Prosecutor Sasha Wass said: “Attempts to persuade them to lower the targets had been unsuccessful and the defendants carried on conniving and manipulating the figures by incorrectly encouraging others to pull forward income, and these defendants must have been fully aware of the damaging effect this practice was having on the financial health of the company and, more particularly, its shareholders.”
Wass said employees described the run-up to the posting of Tesco’s half-year results, known every year as “diving for the line”, as “frenetic” in August 2014.
She likened the defendants to “hamsters running around a wheel” as they tried to plug the hole in the accounts.

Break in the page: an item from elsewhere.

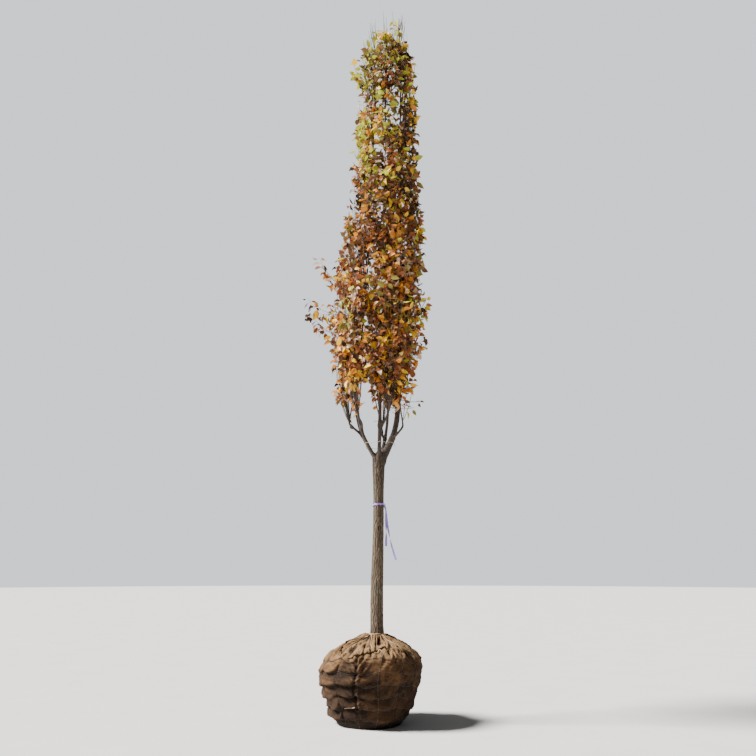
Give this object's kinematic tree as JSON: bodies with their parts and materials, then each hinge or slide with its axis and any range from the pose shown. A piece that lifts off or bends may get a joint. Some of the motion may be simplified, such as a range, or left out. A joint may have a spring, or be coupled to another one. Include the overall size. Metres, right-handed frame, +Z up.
{
  "type": "sapling with root ball",
  "caption": "Young fastigiate shade tree in autumn leaf, boughs drawn up, dug with a burlap-wrapped root ball in a wire basket.",
  "frame": {"origin": "centre of the root ball's flat underside, on the ground", "axes": "+Z up along the trunk; -Y towards the front, the side that shows in the picture; +X to the viewer's right"},
  "size_m": [1.6307, 1.5215, 8.21],
  "materials": {
    "burlap": "coarse woven jute, soil-stained",
    "trunk_bark": "grey-brown bark with fine flaking ridges",
    "bough_bark": "dark smooth young bark",
    "low_leaves": "matt leaf, orange, rust and gold",
    "mid_leaves": "matt leaf, rust and brown",
    "top_leaves": "matt leaf, brown, gold and yellow-green"
  },
  "bodies": {
    "root": {"root_ball": "burlap", "trunk": "trunk_bark", "bough_right": "bough_bark", "bough_back": "bough_bark", "bough_left": "bough_bark", "bough_front_left": "bough_bark", "bough_front": "bough_bark", "limb_low_right": "bough_bark", "limb_low_back": "bough_bark", "limb_low_left": "bough_bark", "limb_low_front_left": "bough_bark", "limb_low_front": "bough_bark", "limb_mid_right": "bough_bark", "limb_top_left": "bough_bark", "limb_top_front": "bough_bark", "foliage_low_right": "low_leaves", "foliage_low_back": "low_leaves", "foliage_low_left": "low_leaves", "foliage_low_front_left": "low_leaves", "foliage_low_front": "low_leaves", "foliage_mid_right": "mid_leaves", "foliage_mid_back": "mid_leaves", "foliage_mid_left": "mid_leaves", "foliage_mid_front_left": "mid_leaves", "foliage_mid_front": "mid_leaves", "foliage_top_right": "top_leaves", "foliage_top_left": "top_leaves", "foliage_top_front": "top_leaves"}
  },
  "joints": []
}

The prosecution alleged Rogberg was reduced to telling “bare-faced lies” to deny a shortfall, “fronting the matter out” when challenged.
Wass added: “What is interesting in this case is that, you will see in due course, that the false figures put out in August suggested that the half-year profit was posted to be in the region of £1.1bn, just keeping it within that level to prevent Tesco being downgraded to ‘non-investment grade’, and it is those figures that the prosecution suggest are false.”
The supermarket’s former finance chief, managing director and food commercial head, who are charged with fraud by abuse of position and false accounting between February and September 2014, were investigated after Tesco was found to have inflated its profits.
A public announcement to the stock market on September 22, 2014, which stated that it had previously over-estimated its profits by approximately £250m, sent “shockwaves” through the market, Southwark Crown Court in London heard.
The jury was told the practice of bringing forward income from the future to artificially inflate the figures of the present “was contrary to proper accounting standards and principles”.
Wass said: “Terms such as ‘pull forward’ and ‘legacy challenge’ were Tesco’s internal jargon, used by those in the know, to describe the falsification of figures and the problems this created.”
Rogberg, of Chiselhampton, Oxfordshire, Bush, of High Wycombe, Buckinghamshire, and Scouler, of St Albans, Hertfordshire, all deny the charges.